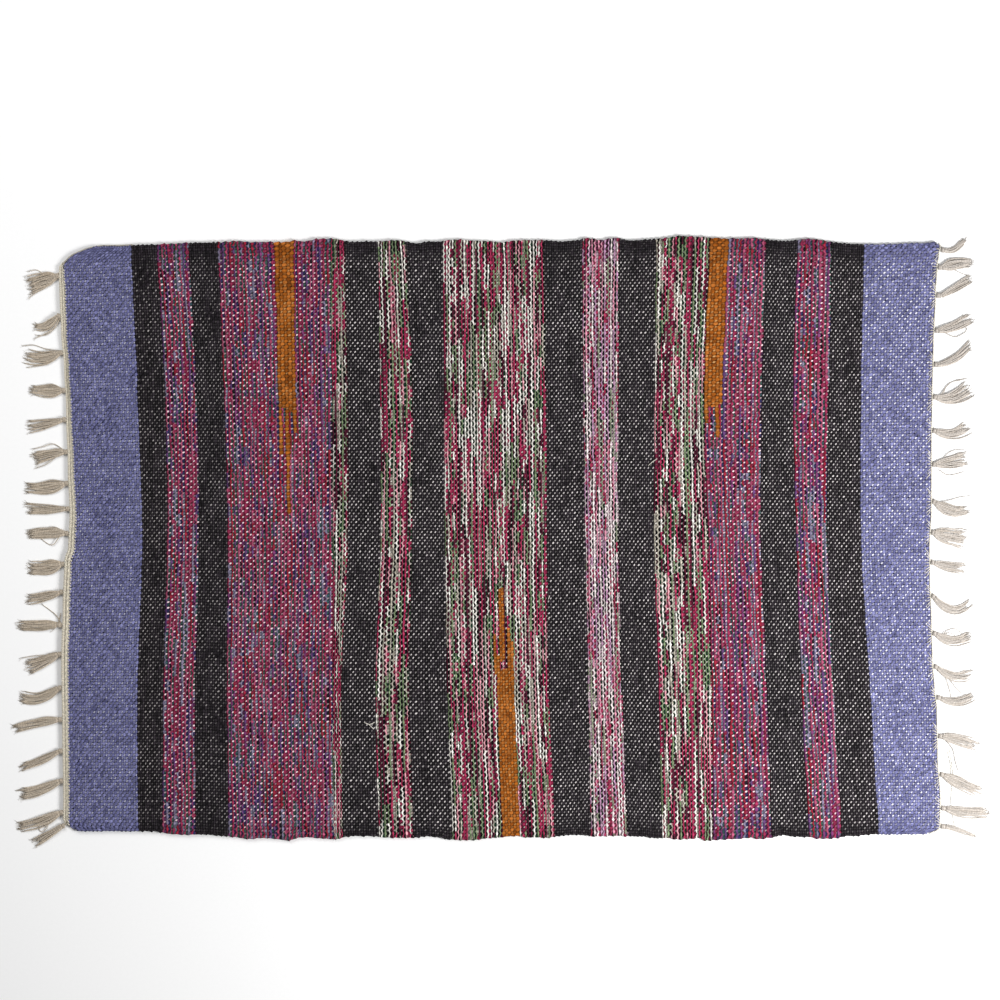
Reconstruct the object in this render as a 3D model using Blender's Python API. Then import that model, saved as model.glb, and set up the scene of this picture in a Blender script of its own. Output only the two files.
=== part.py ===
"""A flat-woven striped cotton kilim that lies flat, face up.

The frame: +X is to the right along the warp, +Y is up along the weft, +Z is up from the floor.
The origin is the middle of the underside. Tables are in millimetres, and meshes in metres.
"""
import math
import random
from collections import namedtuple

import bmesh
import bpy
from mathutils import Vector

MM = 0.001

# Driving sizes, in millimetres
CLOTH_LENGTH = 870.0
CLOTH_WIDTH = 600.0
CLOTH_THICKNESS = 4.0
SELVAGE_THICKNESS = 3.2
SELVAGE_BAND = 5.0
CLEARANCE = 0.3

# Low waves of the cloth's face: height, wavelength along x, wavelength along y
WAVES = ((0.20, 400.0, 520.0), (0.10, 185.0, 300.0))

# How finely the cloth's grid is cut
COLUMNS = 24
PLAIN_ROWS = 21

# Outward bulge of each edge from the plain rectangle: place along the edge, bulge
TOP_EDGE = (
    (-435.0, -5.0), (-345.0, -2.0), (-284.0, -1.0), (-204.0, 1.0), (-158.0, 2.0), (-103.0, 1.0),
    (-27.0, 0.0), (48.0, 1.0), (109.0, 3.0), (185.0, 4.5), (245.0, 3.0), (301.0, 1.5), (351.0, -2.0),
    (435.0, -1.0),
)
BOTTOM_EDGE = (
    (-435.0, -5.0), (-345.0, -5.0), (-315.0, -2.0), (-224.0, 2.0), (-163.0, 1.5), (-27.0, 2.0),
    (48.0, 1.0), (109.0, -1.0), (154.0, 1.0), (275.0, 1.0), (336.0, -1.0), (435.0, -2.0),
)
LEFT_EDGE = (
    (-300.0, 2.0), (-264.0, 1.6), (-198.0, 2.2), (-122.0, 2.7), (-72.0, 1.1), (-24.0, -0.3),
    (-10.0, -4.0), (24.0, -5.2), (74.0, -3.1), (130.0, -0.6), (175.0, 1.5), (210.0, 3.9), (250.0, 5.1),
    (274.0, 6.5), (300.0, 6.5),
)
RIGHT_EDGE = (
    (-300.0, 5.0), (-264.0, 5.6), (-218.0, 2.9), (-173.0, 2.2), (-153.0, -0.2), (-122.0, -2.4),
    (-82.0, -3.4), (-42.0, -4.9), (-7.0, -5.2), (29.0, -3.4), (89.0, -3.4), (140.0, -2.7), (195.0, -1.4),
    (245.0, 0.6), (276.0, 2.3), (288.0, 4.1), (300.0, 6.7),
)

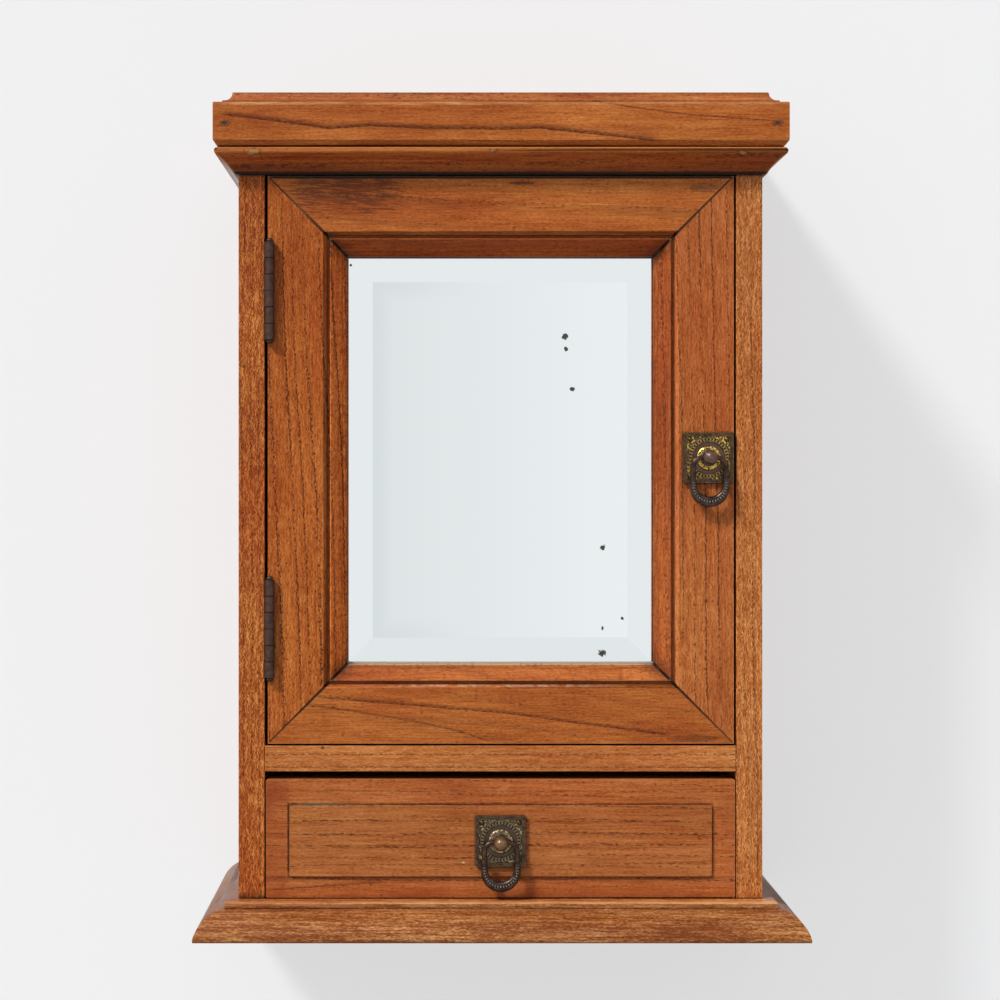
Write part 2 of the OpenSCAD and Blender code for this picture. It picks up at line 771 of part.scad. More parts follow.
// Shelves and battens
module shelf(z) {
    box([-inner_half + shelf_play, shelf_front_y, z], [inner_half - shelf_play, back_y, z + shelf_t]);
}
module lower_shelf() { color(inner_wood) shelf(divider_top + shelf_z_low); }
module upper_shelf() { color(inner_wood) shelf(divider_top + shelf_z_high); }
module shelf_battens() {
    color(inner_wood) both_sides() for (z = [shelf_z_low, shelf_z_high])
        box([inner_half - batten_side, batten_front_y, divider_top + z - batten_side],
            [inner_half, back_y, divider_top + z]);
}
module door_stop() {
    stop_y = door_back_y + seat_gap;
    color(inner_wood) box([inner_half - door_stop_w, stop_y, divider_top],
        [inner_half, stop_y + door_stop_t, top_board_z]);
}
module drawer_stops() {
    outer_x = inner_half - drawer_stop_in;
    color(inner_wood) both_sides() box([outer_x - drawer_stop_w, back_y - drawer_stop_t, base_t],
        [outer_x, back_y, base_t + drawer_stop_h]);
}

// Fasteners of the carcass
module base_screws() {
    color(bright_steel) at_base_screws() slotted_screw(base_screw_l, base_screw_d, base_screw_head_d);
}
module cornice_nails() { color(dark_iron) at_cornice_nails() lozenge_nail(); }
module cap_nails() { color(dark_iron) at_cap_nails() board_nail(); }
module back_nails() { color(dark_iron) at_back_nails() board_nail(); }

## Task
Exactly reproduce the material above.

## Exercise response
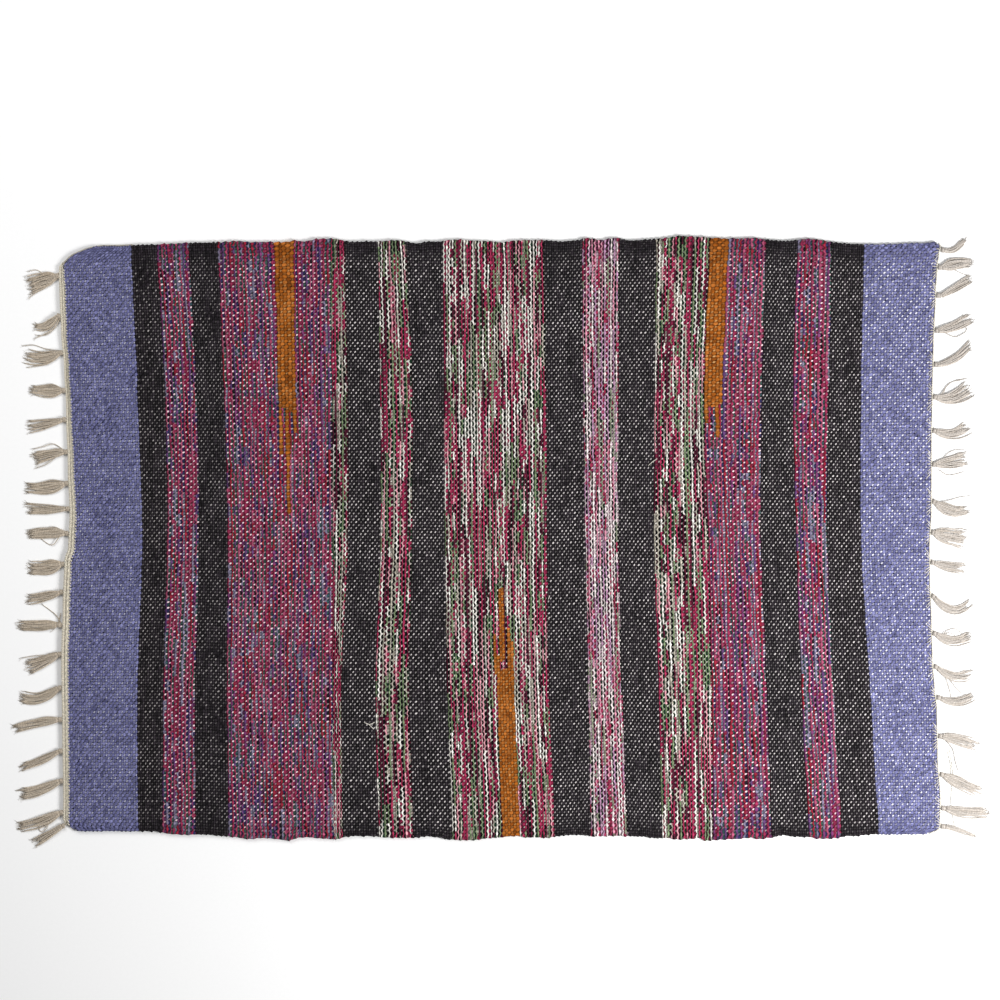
Reconstruct the object in this render as a 3D model using Blender's Python API. Then import that model, saved as model.glb, and set up the scene of this picture in a Blender script of its own. Output only the two files.
=== part.py ===
"""A flat-woven striped cotton kilim that lies flat, face up.

The frame: +X is to the right along the warp, +Y is up along the weft, +Z is up from the floor.
The origin is the middle of the underside. Tables are in millimetres, and meshes in metres.
"""
import math
import random
from collections import namedtuple

import bmesh
import bpy
from mathutils import Vector

MM = 0.001

# Driving sizes, in millimetres
CLOTH_LENGTH = 870.0
CLOTH_WIDTH = 600.0
CLOTH_THICKNESS = 4.0
SELVAGE_THICKNESS = 3.2
SELVAGE_BAND = 5.0
CLEARANCE = 0.3

# Low waves of the cloth's face: height, wavelength along x, wavelength along y
WAVES = ((0.20, 400.0, 520.0), (0.10, 185.0, 300.0))

# How finely the cloth's grid is cut
COLUMNS = 24
PLAIN_ROWS = 21

# Outward bulge of each edge from the plain rectangle: place along the edge, bulge
TOP_EDGE = (
    (-435.0, -5.0), (-345.0, -2.0), (-284.0, -1.0), (-204.0, 1.0), (-158.0, 2.0), (-103.0, 1.0),
    (-27.0, 0.0), (48.0, 1.0), (109.0, 3.0), (185.0, 4.5), (245.0, 3.0), (301.0, 1.5), (351.0, -2.0),
    (435.0, -1.0),
)
BOTTOM_EDGE = (
    (-435.0, -5.0), (-345.0, -5.0), (-315.0, -2.0), (-224.0, 2.0), (-163.0, 1.5), (-27.0, 2.0),
    (48.0, 1.0), (109.0, -1.0), (154.0, 1.0), (275.0, 1.0), (336.0, -1.0), (435.0, -2.0),
)
LEFT_EDGE = (
    (-300.0, 2.0), (-264.0, 1.6), (-198.0, 2.2), (-122.0, 2.7), (-72.0, 1.1), (-24.0, -0.3),
    (-10.0, -4.0), (24.0, -5.2), (74.0, -3.1), (130.0, -0.6), (175.0, 1.5), (210.0, 3.9), (250.0, 5.1),
    (274.0, 6.5), (300.0, 6.5),
)
RIGHT_EDGE = (
    (-300.0, 5.0), (-264.0, 5.6), (-218.0, 2.9), (-173.0, 2.2), (-153.0, -0.2), (-122.0, -2.4),
    (-82.0, -3.4), (-42.0, -4.9), (-7.0, -5.2), (29.0, -3.4), (89.0, -3.4), (140.0, -2.7), (195.0, -1.4),
    (245.0, 0.6), (276.0, 2.3), (288.0, 4.1), (300.0, 6.7),
)

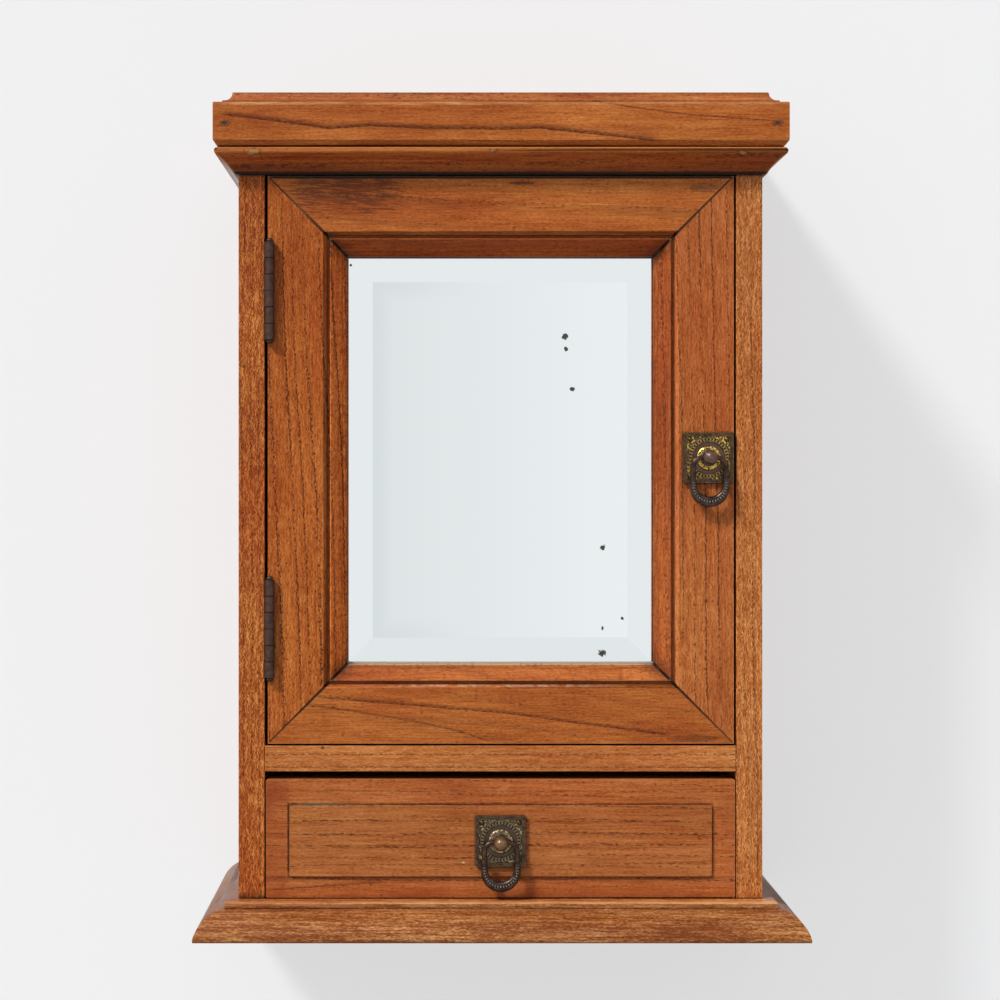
Write part 2 of the OpenSCAD and Blender code for this picture. It picks up at line 771 of part.scad. More parts follow.
// Shelves and battens
module shelf(z) {
    box([-inner_half + shelf_play, shelf_front_y, z], [inner_half - shelf_play, back_y, z + shelf_t]);
}
module lower_shelf() { color(inner_wood) shelf(divider_top + shelf_z_low); }
module upper_shelf() { color(inner_wood) shelf(divider_top + shelf_z_high); }
module shelf_battens() {
    color(inner_wood) both_sides() for (z = [shelf_z_low, shelf_z_high])
        box([inner_half - batten_side, batten_front_y, divider_top + z - batten_side],
            [inner_half, back_y, divider_top + z]);
}
module door_stop() {
    stop_y = door_back_y + seat_gap;
    color(inner_wood) box([inner_half - door_stop_w, stop_y, divider_top],
        [inner_half, stop_y + door_stop_t, top_board_z]);
}
module drawer_stops() {
    outer_x = inner_half - drawer_stop_in;
    color(inner_wood) both_sides() box([outer_x - drawer_stop_w, back_y - drawer_stop_t, base_t],
        [outer_x, back_y, base_t + drawer_stop_h]);
}

// Fasteners of the carcass
module base_screws() {
    color(bright_steel) at_base_screws() slotted_screw(base_screw_l, base_screw_d, base_screw_head_d);
}
module cornice_nails() { color(dark_iron) at_cornice_nails() lozenge_nail(); }
module cap_nails() { color(dark_iron) at_cap_nails() board_nail(); }
module back_nails() { color(dark_iron) at_back_nails() board_nail(); }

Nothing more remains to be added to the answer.